Alasdair Gray's unique melding of humor and metafiction at once hearken back to Laurence Sterne and sit beside today's literary mash-ups with equal comfort. "Old Men in Love" is smart, down-to-earth, funny, bawdy, politically inspired, dark, multi-layered, and filled with the kind of intertextual play that Gray delights in.
As with Gray's previous novel "Poor Things," several partial narratives are presented together. Here the conceit is that they were all discovered in the papers of the late John Tunnock, a retired Glasgow teacher who started a number of novels in settings as varied as Periclean Athens, Renaissance Florence, Victorian Somerset, and Britain under New Labour.

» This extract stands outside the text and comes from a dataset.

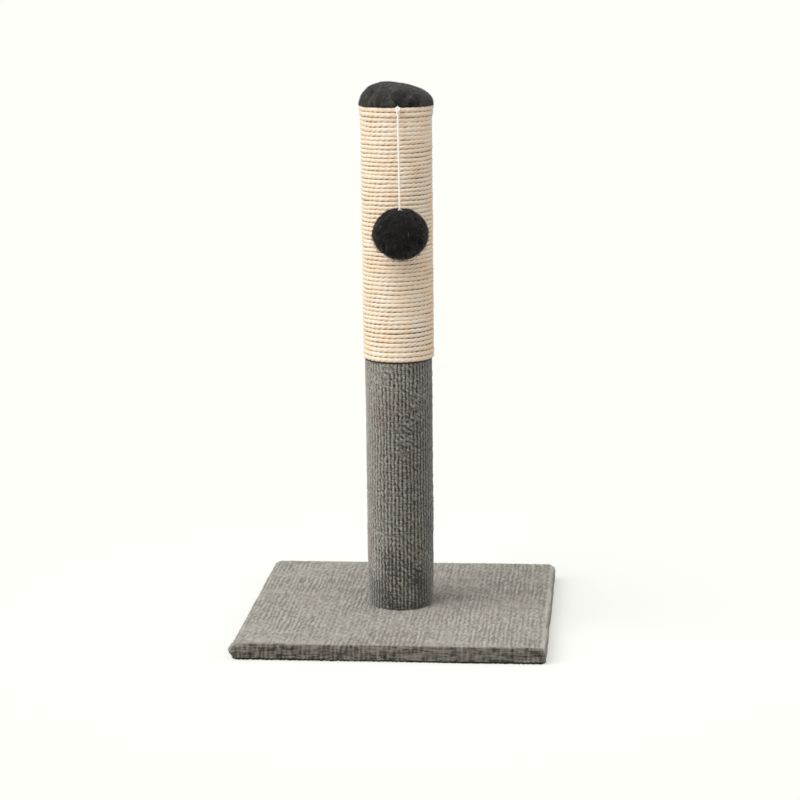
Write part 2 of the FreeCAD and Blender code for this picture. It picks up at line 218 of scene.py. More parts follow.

This is the first US edition (updated with the author's corrections from the UK edition) of a novel that British critics lauded as one of the best of Gray's long career. Beautifully printed in two colors throughout and featuring Gray's trademark strong design, "Old Men in Love" will stand out from everything else on the shelf. Fifty percent is fact and the rest is possible, but it must be read to be believed.
Alasdair Gray is one of Scotland's most well-known and acclaimed artists. He is the author of nine novels, including "Lanark," "1982 Janine," and the Whitbread and Guardian Prize-winning "Poor Things," as well as four collections of stories, two collections of poetry, and three books of nonfiction, including "The Book of Prefaces." He lives in Glasgow, Scotland.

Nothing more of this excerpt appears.